JEAN’LERE DE EL ATIYOR




Evet, birçok kişi bu tasarım işini yapıyor. Ama işin içinde olan insanların yaptığı tasarımları daha çok ciddiye alıyorum. Mesela şimdi Özge Ulusoy denim koleksiyonu tasarlıyor. Moda dünyasının önemli modellerinden olan ve yıllardır bu sektörün içinde biri olarak doğru bir seçim Özge Ulusoy. Özge işi gereği her zaman bakımlı ve şık olmak zorunda. O yüzden “Güzelim, Güzelsin, Güzel” isimli kitabından sonra şimdi de kadınlar için en uygun jean’leri tasarlamaya başladı. Müjdeyi de ilk ben vermiş oluyorum. Güzel, şık hem de vücudu derleyen toplayan, hatta kısa boyluları uzun gösterecek, kalkık bir poposu varmış gibi görünmesini sağlayacak jean’ler “Different Codend the by Özge Ulusoy” adıyla martta görücüye çıkıyor. Firmanın artık bir ofisi bile var. Özge her gün ofise çalışmaya gidiyor. Tasarım ekibi ile birlikte ürünlerin kumaşından kalitesine kadar her detayla ilgileniyor. Elbise, şort, pantolon ve tişört tasarlıyor. Ben de sabırsızlıkla bekliyorum. Tabii modelliğini de kendi yapacakmış. Meraklısına not: Ürünler çok pahalı olmayacakmış.

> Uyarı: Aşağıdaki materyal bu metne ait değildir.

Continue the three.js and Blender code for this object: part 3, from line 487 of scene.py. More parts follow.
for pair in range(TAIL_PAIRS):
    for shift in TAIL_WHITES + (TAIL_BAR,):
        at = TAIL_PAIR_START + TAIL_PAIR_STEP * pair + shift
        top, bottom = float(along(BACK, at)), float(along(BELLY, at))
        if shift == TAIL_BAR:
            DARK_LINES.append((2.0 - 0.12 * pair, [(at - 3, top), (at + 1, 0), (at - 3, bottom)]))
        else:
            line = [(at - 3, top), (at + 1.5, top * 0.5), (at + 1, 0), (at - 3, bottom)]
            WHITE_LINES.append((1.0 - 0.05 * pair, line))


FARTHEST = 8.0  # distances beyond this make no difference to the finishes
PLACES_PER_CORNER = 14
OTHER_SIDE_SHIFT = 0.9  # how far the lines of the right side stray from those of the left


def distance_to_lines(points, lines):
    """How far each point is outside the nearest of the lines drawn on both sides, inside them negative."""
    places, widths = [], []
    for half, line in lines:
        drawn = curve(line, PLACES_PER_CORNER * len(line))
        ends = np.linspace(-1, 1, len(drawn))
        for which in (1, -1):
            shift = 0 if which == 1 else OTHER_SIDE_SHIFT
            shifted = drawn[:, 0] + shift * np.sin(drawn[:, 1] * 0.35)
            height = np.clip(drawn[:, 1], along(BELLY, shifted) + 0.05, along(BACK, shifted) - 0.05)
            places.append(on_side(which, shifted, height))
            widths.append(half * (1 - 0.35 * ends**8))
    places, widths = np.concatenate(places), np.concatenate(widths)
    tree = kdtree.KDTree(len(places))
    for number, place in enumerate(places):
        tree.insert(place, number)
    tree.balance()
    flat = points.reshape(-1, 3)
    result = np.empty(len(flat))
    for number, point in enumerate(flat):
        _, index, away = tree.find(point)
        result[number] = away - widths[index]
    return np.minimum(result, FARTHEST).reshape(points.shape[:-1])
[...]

Stomp’u neden izlemek gerek?




- Sokakta doğan bir gurubun neler yapabileceğini izlemek için.




- İnsanların çalışarak ne kadar başarılı olabileceğini görmek için.




- Bazen “Bu ne böyle” diyerek çöpe attığınız her türlü şeyin ne kadar yararlı olabileceğini fark etmek için.




- Muz kabuğunun bile ses çıkartabileceğine şahit olmak için.




- Tencere, tava, leğen, poşet, kese kâğıdıyla da harika müzik yapılabileceğini fark etmek için.




- Anne ve babaların çocukların yeteneğini harekete geçirmek için daha çok çaba sarf etmesi için.




ÜZÜLDÜK




“ISSIZ Adam” filminde keşfettiğimiz ve çok sevdiğimiz Leblon, bu hafta sonu son kez yemek servisi yaptı. “Arda’nın Mutfağı” ile tan ıyıp sevdiğimiz Arda Türkmende son kez bara geçip kokteylleri hazırladı cumartesi gecesi. Malum masaların kalkması ve Taksim’deki olaylar mekânları çok etkiledi ve birçoğu kapandı. Leblon dayanmaya çalışanlar arasındaydı ama olmadı. Gerçekten uzun yıllardır hayatımızda olan böyle güzel bir yerin kapanması çok üzücü.